Emit the entire listing verbatim.
-*-
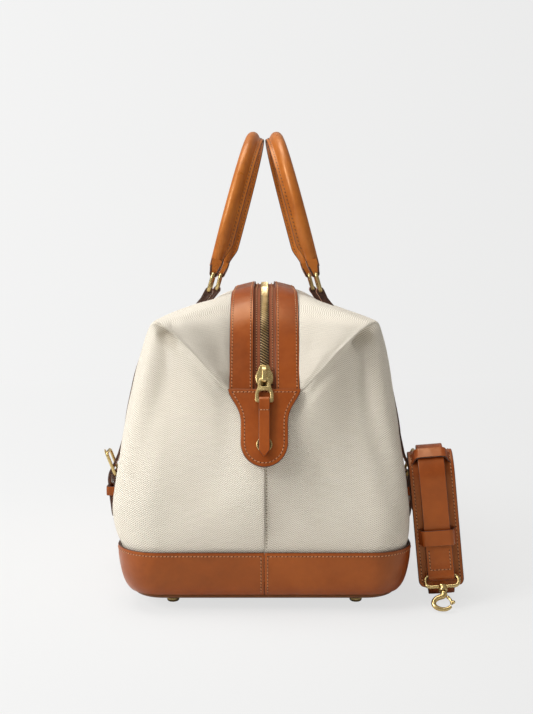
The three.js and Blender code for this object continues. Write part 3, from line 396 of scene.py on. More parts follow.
def flat_shape(outlines, low, high, bevel, edge_slot=1):
    """Plate with holes and rounded edges, from closed outlines in the XY plane."""
    curve = bpy.data.curves.new("plate_outline", "CURVE")
    curve.dimensions = "2D"
    curve.fill_mode = "BOTH"
    curve.extrude = (high - low) / 2 - bevel
    curve.bevel_depth = bevel
    curve.bevel_resolution = 2
    for points in outlines:
        spline = curve.splines.new("POLY")
        spline.points.add(len(points) - 1)
        flat = np.column_stack([points, np.zeros(len(points)), np.ones(len(points))])
        spline.points.foreach_set("co", flat.ravel())
        spline.use_cyclic_u = True
    holder = linked("plate_outline", curve)
    mesh = bpy.data.meshes.new_from_object(holder.evaluated_get(bpy.context.evaluated_depsgraph_get()))
    bpy.data.objects.remove(holder)
    bpy.data.curves.remove(curve)
    bm = bmesh.new()
    bm.from_mesh(mesh)
    bmesh.ops.remove_doubles(bm, verts=bm.verts, dist=1e-3)
    bm.normal_update()
    verts = np.array([v.co for v in bm.verts]) + [0, 0, (low + high) / 2]
    faces = [[v.index for v in f.verts] for f in bm.faces]
    marks = [edge_slot if abs(f.normal.z) < 0.8 else 0 for f in bm.faces]
    bm.free()
    bpy.data.meshes.remove(mesh)
    return verts, faces, marks


# ------------------------------------------------------------------ stitches
STITCH_PITCH = 3.4
# Radius of the dark disc of painted shade at each needle hole.
HOLE_RADIUS = 0.62
# Shape of a stitch from end to end, as shares of half its length and of its radius.
STITCH_REACH = np.array([-1, -0.86, -0.45, 0.45, 0.86, 1])
STITCH_FAT = np.array([0.25, 0.72, 1, 1, 0.72, 0.25])
STITCH_SINK = np.array([-0.35, -0.1, 0.12, 0.12, -0.1, -0.35])
STITCH_FLAT = 0.8


def stitches(points, normals, pitch=STITCH_PITCH, length=2.35, radius=0.43, slant=0.22):
    """Row of thread stitches on a surface, with a dark disc of painted shade at both ends of each, where the
    needle hole lies.
    """
    points = np.asarray(points, float)
    normals = np.broadcast_to(np.asarray(normals, float), points.shape)
    run = run_along(points)
    count = max(int(run[-1] / pitch), 1)
    at = (np.arange(count) + 0.5) * run[-1] / count
    centre = at_runs(at, run, points)
    n = unit(at_runs(at, run, normals))
    after = at_runs(np.minimum(at + 0.5, run[-1]), run, points)
    t = unit(after - at_runs(np.maximum(at - 0.5, 0), run, points))
    b = np.cross(n, t)
    t = unit(t + b * slant)
    b = np.cross(n, t)
    reach = STITCH_REACH * length / 2
    fat = STITCH_FAT * radius
    sink = STITCH_SINK * radius
    a = circle(6)
    rings = (centre[:, None, None] + t[:, None, None] * reach[None, :, None, None]
             + (b[:, None, None] * np.cos(a)[None, None, :, None]
                + n[:, None, None] * np.sin(a)[None, None, :, None] * STITCH_FLAT) * fat[None, :, None, None]
             + n[:, None, None] * sink[None, :, None, None])
    bits = [loft(r) for r in rings]
    at = np.linspace(0, run[-1], count + 1)
    holes = at_runs(at, run, points)
    hole_n = unit(at_runs(at, run, normals))
    hole_t = unit(np.gradient(holes, axis=0))
    hole_b = np.cross(hole_n, hole_t)
    # Each needle hole is a thin dark lens on the surface: painted shade, not a cut hole.
    for h, hn, ht, hb in zip(holes, hole_n, hole_t, hole_b):
        rim = h + (ht[None] * np.cos(a)[:, None] + hb[None] * np.sin(a)[:, None]) * HOLE_RADIUS
        lens = np.stack([h + (rim - h) * 0.1 - hn * 0.12, rim, h + (rim - h) * 0.1 + hn * 0.07])
        bits.append(recoloured(loft(lens), 1))
    return merge(*bits)


# ------------------------------------------------------------------ materials
class Nodes:
    """Small helper that wires shader nodes."""

    def __init__(self, name):
        self.material = bpy.data.materials.new(name)
        self.material.use_nodes = True
        self.tree = self.material.node_tree
        self.shader = next(n for n in self.tree.nodes if n.type == "BSDF_PRINCIPLED")
        self.coords = self.tree.nodes.new("ShaderNodeTexCoord")

    def add(self, kind, inputs=None, **settings):
        node = self.tree.nodes.new("ShaderNode" + kind)
        for key, value in settings.items():
            setattr(node, key, value)
        for key, value in (inputs or {}).items():
            if isinstance(value, bpy.types.NodeSocket):
                self.tree.links.new(value, node.inputs[key])
            else:
                node.inputs[key].default_value = value
        return node

    def math(self, operation, a, b=0.0):
        return self.add("Math", {0: a, 1: b}, operation=operation).outputs[0]

    def plus(self, a, b):
        return self.math("ADD", a, b)

    def times(self, a, b):
        return self.math("MULTIPLY", a, b)

    def mixed(self, *shares):
        """Sum of values, each times its share."""
        total, *rest = [self.times(value, share) for value, share in shares]
        for value in rest:
            total = self.plus(total, value)
        return total

    def wave(self, value, turns):
        return self.math("SINE", self.times(value, turns))

    def scaled(self, vector, scale):
        return self.add("Mapping", {"Vector": vector, "Scale": scale}).outputs[0]

    def noise(self, scale, detail=3.0, rough=0.55, vector=None, distortion=0.0):
        """Noise in object space, where scale counts per metre, or over another vector."""
        vector = vector or self.coords.outputs["Object"]
        inputs = {"Vector": vector, "Scale": scale, "Detail": detail, "Roughness": rough,
                  "Distortion": distortion}
        return self.add("TexNoise", inputs).outputs["Fac"]

    def ramp(self, value, *stops):
        """Colour that runs through (place, colour) stops."""
        node = self.add("ValToRGB", {"Fac": value})
        ramp = node.color_ramp
        while len(ramp.elements) < len(stops):
            ramp.elements.new(0.5)
        for element, (place, colour) in zip(ramp.elements, stops):
            element.position = place
            element.color = (*colour, 1.0)
        return node.outputs["Color"]

    def grey(self, value, *stops):
        return self.ramp(value, *[(place, (level,) * 3) for place, level in stops])

    def mix(self, factor, colour, tint):
        """Colour from a socket, mixed with a fixed tint."""
        inputs = {0: factor, 6: colour, 7: (*tint, 1.0)}
        return self.add("Mix", inputs, data_type="RGBA").outputs[2]

    def bump(self, height, strength, distance_mm, normal=None):
        inputs = {"Height": height, "Strength": strength, "Distance": distance_mm * MM}
        if normal is not None:
            inputs["Normal"] = normal
        return self.add("Bump", inputs).outputs["Normal"]

    def finish(self, colour, roughness, normal=None, metallic=0.0, **extra):
        """Sets the shader's inputs from sockets or fixed values and returns the material."""
        values = {"Base Color": colour, "Roughness": roughness, "Metallic": metallic, **extra}
        if normal is not None:
            values["Normal"] = normal
        for key, value in values.items():
            socket = self.shader.inputs[key]
            if isinstance(value, bpy.types.NodeSocket):
                self.tree.links.new(value, socket)
            else:
                socket.default_value = (*value, 1.0) if isinstance(value, tuple) else value
        return self.material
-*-
- The output
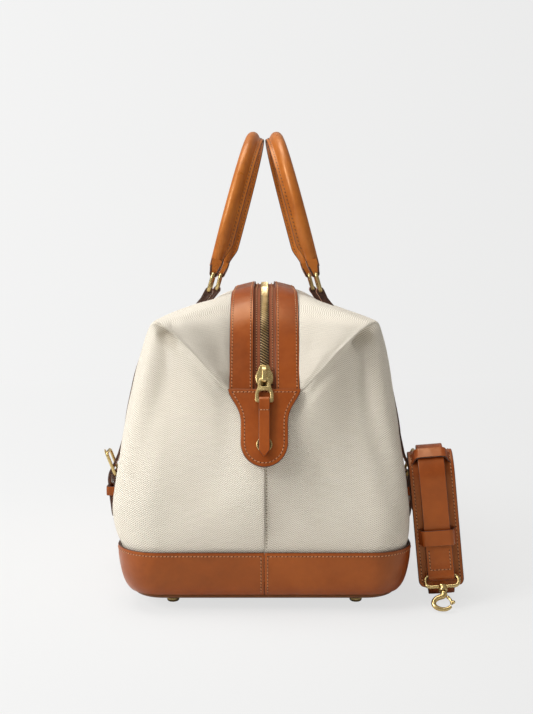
The three.js and Blender code for this object continues. Write part 3, from line 396 of scene.py on. More parts follow.
def flat_shape(outlines, low, high, bevel, edge_slot=1):
    """Plate with holes and rounded edges, from closed outlines in the XY plane."""
    curve = bpy.data.curves.new("plate_outline", "CURVE")
    curve.dimensions = "2D"
    curve.fill_mode = "BOTH"
    curve.extrude = (high - low) / 2 - bevel
    curve.bevel_depth = bevel
    curve.bevel_resolution = 2
    for points in outlines:
        spline = curve.splines.new("POLY")
        spline.points.add(len(points) - 1)
        flat = np.column_stack([points, np.zeros(len(points)), np.ones(len(points))])
        spline.points.foreach_set("co", flat.ravel())
        spline.use_cyclic_u = True
    holder = linked("plate_outline", curve)
    mesh = bpy.data.meshes.new_from_object(holder.evaluated_get(bpy.context.evaluated_depsgraph_get()))
    bpy.data.objects.remove(holder)
    bpy.data.curves.remove(curve)
    bm = bmesh.new()
    bm.from_mesh(mesh)
    bmesh.ops.remove_doubles(bm, verts=bm.verts, dist=1e-3)
    bm.normal_update()
    verts = np.array([v.co for v in bm.verts]) + [0, 0, (low + high) / 2]
    faces = [[v.index for v in f.verts] for f in bm.faces]
    marks = [edge_slot if abs(f.normal.z) < 0.8 else 0 for f in bm.faces]
    bm.free()
    bpy.data.meshes.remove(mesh)
    return verts, faces, marks


# ------------------------------------------------------------------ stitches
STITCH_PITCH = 3.4
# Radius of the dark disc of painted shade at each needle hole.
HOLE_RADIUS = 0.62
# Shape of a stitch from end to end, as shares of half its length and of its radius.
STITCH_REACH = np.array([-1, -0.86, -0.45, 0.45, 0.86, 1])
STITCH_FAT = np.array([0.25, 0.72, 1, 1, 0.72, 0.25])
STITCH_SINK = np.array([-0.35, -0.1, 0.12, 0.12, -0.1, -0.35])
STITCH_FLAT = 0.8


def stitches(points, normals, pitch=STITCH_PITCH, length=2.35, radius=0.43, slant=0.22):
    """Row of thread stitches on a surface, with a dark disc of painted shade at both ends of each, where the
    needle hole lies.
    """
    points = np.asarray(points, float)
    normals = np.broadcast_to(np.asarray(normals, float), points.shape)
    run = run_along(points)
    count = max(int(run[-1] / pitch), 1)
    at = (np.arange(count) + 0.5) * run[-1] / count
    centre = at_runs(at, run, points)
    n = unit(at_runs(at, run, normals))
    after = at_runs(np.minimum(at + 0.5, run[-1]), run, points)
    t = unit(after - at_runs(np.maximum(at - 0.5, 0), run, points))
    b = np.cross(n, t)
    t = unit(t + b * slant)
    b = np.cross(n, t)
    reach = STITCH_REACH * length / 2
    fat = STITCH_FAT * radius
    sink = STITCH_SINK * radius
    a = circle(6)
    rings = (centre[:, None, None] + t[:, None, None] * reach[None, :, None, None]
             + (b[:, None, None] * np.cos(a)[None, None, :, None]
                + n[:, None, None] * np.sin(a)[None, None, :, None] * STITCH_FLAT) * fat[None, :, None, None]
             + n[:, None, None] * sink[None, :, None, None])
    bits = [loft(r) for r in rings]
    at = np.linspace(0, run[-1], count + 1)
    holes = at_runs(at, run, points)
    hole_n = unit(at_runs(at, run, normals))
    hole_t = unit(np.gradient(holes, axis=0))
    hole_b = np.cross(hole_n, hole_t)
    # Each needle hole is a thin dark lens on the surface: painted shade, not a cut hole.
    for h, hn, ht, hb in zip(holes, hole_n, hole_t, hole_b):
        rim = h + (ht[None] * np.cos(a)[:, None] + hb[None] * np.sin(a)[:, None]) * HOLE_RADIUS
        lens = np.stack([h + (rim - h) * 0.1 - hn * 0.12, rim, h + (rim - h) * 0.1 + hn * 0.07])
        bits.append(recoloured(loft(lens), 1))
    return merge(*bits)


# ------------------------------------------------------------------ materials
class Nodes:
    """Small helper that wires shader nodes."""

    def __init__(self, name):
        self.material = bpy.data.materials.new(name)
        self.material.use_nodes = True
        self.tree = self.material.node_tree
        self.shader = next(n for n in self.tree.nodes if n.type == "BSDF_PRINCIPLED")
        self.coords = self.tree.nodes.new("ShaderNodeTexCoord")

    def add(self, kind, inputs=None, **settings):
        node = self.tree.nodes.new("ShaderNode" + kind)
        for key, value in settings.items():
            setattr(node, key, value)
        for key, value in (inputs or {}).items():
            if isinstance(value, bpy.types.NodeSocket):
                self.tree.links.new(value, node.inputs[key])
            else:
                node.inputs[key].default_value = value
        return node

    def math(self, operation, a, b=0.0):
        return self.add("Math", {0: a, 1: b}, operation=operation).outputs[0]

    def plus(self, a, b):
        return self.math("ADD", a, b)

    def times(self, a, b):
        return self.math("MULTIPLY", a, b)

    def mixed(self, *shares):
        """Sum of values, each times its share."""
        total, *rest = [self.times(value, share) for value, share in shares]
        for value in rest:
            total = self.plus(total, value)
        return total

    def wave(self, value, turns):
        return self.math("SINE", self.times(value, turns))

    def scaled(self, vector, scale):
        return self.add("Mapping", {"Vector": vector, "Scale": scale}).outputs[0]

    def noise(self, scale, detail=3.0, rough=0.55, vector=None, distortion=0.0):
        """Noise in object space, where scale counts per metre, or over another vector."""
        vector = vector or self.coords.outputs["Object"]
        inputs = {"Vector": vector, "Scale": scale, "Detail": detail, "Roughness": rough,
                  "Distortion": distortion}
        return self.add("TexNoise", inputs).outputs["Fac"]

    def ramp(self, value, *stops):
        """Colour that runs through (place, colour) stops."""
        node = self.add("ValToRGB", {"Fac": value})
        ramp = node.color_ramp
        while len(ramp.elements) < len(stops):
            ramp.elements.new(0.5)
        for element, (place, colour) in zip(ramp.elements, stops):
            element.position = place
            element.color = (*colour, 1.0)
        return node.outputs["Color"]

    def grey(self, value, *stops):
        return self.ramp(value, *[(place, (level,) * 3) for place, level in stops])

    def mix(self, factor, colour, tint):
        """Colour from a socket, mixed with a fixed tint."""
        inputs = {0: factor, 6: colour, 7: (*tint, 1.0)}
        return self.add("Mix", inputs, data_type="RGBA").outputs[2]

    def bump(self, height, strength, distance_mm, normal=None):
        inputs = {"Height": height, "Strength": strength, "Distance": distance_mm * MM}
        if normal is not None:
            inputs["Normal"] = normal
        return self.add("Bump", inputs).outputs["Normal"]

    def finish(self, colour, roughness, normal=None, metallic=0.0, **extra):
        """Sets the shader's inputs from sockets or fixed values and returns the material."""
        values = {"Base Color": colour, "Roughness": roughness, "Metallic": metallic, **extra}
        if normal is not None:
            values["Normal"] = normal
        for key, value in values.items():
            socket = self.shader.inputs[key]
            if isinstance(value, bpy.types.NodeSocket):
                self.tree.links.new(value, socket)
            else:
                socket.default_value = (*value, 1.0) if isinstance(value, tuple) else value
        return self.material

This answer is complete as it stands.